What is to be transcribed is the run of lines opening with the one that has "Keep writing the Blender" and closing with the one that has "return tree", and only that run, exactly.

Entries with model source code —
## START

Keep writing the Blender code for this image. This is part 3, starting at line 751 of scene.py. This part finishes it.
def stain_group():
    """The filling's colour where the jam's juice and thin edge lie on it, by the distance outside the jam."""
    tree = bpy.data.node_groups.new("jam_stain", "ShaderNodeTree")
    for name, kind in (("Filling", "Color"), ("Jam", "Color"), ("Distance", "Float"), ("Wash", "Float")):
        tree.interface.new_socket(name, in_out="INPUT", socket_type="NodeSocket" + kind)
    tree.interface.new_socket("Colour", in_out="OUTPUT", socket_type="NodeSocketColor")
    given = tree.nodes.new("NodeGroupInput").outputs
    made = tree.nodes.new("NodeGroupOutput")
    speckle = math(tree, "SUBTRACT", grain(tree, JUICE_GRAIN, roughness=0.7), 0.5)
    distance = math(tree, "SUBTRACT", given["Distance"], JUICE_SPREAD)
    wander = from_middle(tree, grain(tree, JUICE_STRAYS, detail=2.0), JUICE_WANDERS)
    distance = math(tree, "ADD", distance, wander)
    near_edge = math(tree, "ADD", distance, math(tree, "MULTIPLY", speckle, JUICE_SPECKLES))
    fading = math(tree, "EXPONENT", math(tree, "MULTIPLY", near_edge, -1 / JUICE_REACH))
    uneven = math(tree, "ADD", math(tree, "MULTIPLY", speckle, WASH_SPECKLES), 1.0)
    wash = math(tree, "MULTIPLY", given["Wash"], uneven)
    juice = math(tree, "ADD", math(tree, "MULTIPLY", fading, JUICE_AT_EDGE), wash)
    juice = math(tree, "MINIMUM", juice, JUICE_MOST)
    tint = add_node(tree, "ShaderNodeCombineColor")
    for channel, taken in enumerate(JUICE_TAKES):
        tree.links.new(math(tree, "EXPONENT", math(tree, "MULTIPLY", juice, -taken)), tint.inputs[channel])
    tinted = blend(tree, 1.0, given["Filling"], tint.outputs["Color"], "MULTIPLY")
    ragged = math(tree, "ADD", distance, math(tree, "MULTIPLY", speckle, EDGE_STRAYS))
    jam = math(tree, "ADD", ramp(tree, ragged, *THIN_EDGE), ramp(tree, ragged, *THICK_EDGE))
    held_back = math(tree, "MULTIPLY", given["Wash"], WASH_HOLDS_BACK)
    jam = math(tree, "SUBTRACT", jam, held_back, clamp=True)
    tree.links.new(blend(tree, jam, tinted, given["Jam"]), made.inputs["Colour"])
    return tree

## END
## START

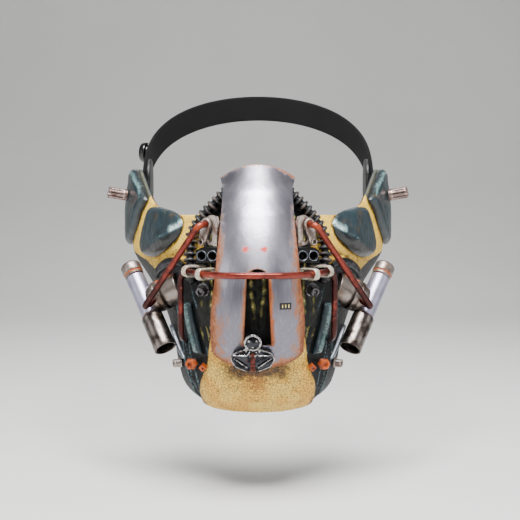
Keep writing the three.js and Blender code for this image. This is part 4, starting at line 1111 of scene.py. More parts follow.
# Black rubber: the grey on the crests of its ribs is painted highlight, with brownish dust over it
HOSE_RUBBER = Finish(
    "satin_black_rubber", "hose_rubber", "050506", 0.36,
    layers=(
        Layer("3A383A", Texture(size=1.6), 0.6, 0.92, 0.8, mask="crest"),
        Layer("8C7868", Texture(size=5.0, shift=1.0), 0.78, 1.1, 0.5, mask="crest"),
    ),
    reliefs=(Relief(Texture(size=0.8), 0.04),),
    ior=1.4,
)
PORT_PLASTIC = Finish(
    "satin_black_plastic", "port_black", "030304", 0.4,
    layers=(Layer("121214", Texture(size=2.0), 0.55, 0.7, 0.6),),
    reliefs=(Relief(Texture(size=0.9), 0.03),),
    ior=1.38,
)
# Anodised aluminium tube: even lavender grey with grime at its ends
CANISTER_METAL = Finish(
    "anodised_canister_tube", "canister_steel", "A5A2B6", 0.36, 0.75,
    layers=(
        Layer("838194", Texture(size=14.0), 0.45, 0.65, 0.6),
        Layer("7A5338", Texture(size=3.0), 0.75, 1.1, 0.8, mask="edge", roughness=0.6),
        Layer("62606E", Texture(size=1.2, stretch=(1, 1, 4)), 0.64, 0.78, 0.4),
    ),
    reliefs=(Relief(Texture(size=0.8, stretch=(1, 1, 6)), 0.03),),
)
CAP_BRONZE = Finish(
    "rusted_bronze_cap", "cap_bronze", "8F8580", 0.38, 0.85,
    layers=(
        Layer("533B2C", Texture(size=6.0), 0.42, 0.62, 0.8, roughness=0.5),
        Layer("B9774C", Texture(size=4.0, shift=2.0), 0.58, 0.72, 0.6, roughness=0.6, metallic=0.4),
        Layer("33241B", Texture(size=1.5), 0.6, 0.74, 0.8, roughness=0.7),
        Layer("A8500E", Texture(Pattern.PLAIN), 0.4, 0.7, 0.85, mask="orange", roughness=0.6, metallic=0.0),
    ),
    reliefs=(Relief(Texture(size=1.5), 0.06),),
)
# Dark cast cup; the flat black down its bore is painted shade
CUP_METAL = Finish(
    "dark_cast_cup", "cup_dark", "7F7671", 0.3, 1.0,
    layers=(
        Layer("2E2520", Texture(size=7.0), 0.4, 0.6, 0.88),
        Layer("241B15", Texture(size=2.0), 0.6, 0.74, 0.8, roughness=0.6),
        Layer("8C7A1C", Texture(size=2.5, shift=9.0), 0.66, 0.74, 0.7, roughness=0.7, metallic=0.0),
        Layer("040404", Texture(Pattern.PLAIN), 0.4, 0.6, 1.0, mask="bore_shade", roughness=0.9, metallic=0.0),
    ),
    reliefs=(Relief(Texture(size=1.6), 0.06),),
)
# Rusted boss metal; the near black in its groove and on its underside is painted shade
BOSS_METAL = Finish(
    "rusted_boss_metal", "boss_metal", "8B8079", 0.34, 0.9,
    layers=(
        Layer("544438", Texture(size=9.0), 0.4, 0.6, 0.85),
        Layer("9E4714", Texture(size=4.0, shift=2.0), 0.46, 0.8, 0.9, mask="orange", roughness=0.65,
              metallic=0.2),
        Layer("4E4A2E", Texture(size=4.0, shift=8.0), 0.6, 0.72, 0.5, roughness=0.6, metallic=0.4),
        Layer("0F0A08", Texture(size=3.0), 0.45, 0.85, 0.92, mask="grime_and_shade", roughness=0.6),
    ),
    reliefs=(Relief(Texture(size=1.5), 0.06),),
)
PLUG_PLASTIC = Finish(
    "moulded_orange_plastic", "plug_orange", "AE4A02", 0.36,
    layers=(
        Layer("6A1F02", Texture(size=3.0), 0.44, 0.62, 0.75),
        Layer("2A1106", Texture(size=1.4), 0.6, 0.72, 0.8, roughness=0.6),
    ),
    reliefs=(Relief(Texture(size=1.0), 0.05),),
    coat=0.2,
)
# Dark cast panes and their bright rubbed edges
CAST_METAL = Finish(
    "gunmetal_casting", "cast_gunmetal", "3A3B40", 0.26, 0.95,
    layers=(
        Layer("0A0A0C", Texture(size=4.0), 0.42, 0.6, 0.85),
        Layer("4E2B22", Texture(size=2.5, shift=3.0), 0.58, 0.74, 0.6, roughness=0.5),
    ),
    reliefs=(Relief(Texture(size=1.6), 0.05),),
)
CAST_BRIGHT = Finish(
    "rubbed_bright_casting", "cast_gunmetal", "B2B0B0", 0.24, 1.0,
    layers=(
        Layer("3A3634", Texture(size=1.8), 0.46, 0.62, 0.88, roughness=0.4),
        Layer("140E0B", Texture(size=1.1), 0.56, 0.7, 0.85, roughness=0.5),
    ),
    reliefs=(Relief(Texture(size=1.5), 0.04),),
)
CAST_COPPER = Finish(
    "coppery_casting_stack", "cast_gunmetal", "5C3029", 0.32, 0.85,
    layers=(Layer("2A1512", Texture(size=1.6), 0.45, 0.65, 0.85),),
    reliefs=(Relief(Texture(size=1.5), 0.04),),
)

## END

Output for this exercise —
Keep writing the Blender code for this image. This is part 3, starting at line 751 of scene.py. This part finishes it.
def stain_group():
    """The filling's colour where the jam's juice and thin edge lie on it, by the distance outside the jam."""
    tree = bpy.data.node_groups.new("jam_stain", "ShaderNodeTree")
    for name, kind in (("Filling", "Color"), ("Jam", "Color"), ("Distance", "Float"), ("Wash", "Float")):
        tree.interface.new_socket(name, in_out="INPUT", socket_type="NodeSocket" + kind)
    tree.interface.new_socket("Colour", in_out="OUTPUT", socket_type="NodeSocketColor")
    given = tree.nodes.new("NodeGroupInput").outputs
    made = tree.nodes.new("NodeGroupOutput")
    speckle = math(tree, "SUBTRACT", grain(tree, JUICE_GRAIN, roughness=0.7), 0.5)
    distance = math(tree, "SUBTRACT", given["Distance"], JUICE_SPREAD)
    wander = from_middle(tree, grain(tree, JUICE_STRAYS, detail=2.0), JUICE_WANDERS)
    distance = math(tree, "ADD", distance, wander)
    near_edge = math(tree, "ADD", distance, math(tree, "MULTIPLY", speckle, JUICE_SPECKLES))
    fading = math(tree, "EXPONENT", math(tree, "MULTIPLY", near_edge, -1 / JUICE_REACH))
    uneven = math(tree, "ADD", math(tree, "MULTIPLY", speckle, WASH_SPECKLES), 1.0)
    wash = math(tree, "MULTIPLY", given["Wash"], uneven)
    juice = math(tree, "ADD", math(tree, "MULTIPLY", fading, JUICE_AT_EDGE), wash)
    juice = math(tree, "MINIMUM", juice, JUICE_MOST)
    tint = add_node(tree, "ShaderNodeCombineColor")
    for channel, taken in enumerate(JUICE_TAKES):
        tree.links.new(math(tree, "EXPONENT", math(tree, "MULTIPLY", juice, -taken)), tint.inputs[channel])
    tinted = blend(tree, 1.0, given["Filling"], tint.outputs["Color"], "MULTIPLY")
    ragged = math(tree, "ADD", distance, math(tree, "MULTIPLY", speckle, EDGE_STRAYS))
    jam = math(tree, "ADD", ramp(tree, ragged, *THIN_EDGE), ramp(tree, ragged, *THICK_EDGE))
    held_back = math(tree, "MULTIPLY", given["Wash"], WASH_HOLDS_BACK)
    jam = math(tree, "SUBTRACT", jam, held_back, clamp=True)
    tree.links.new(blend(tree, jam, tinted, given["Jam"]), made.inputs["Colour"])
    return tree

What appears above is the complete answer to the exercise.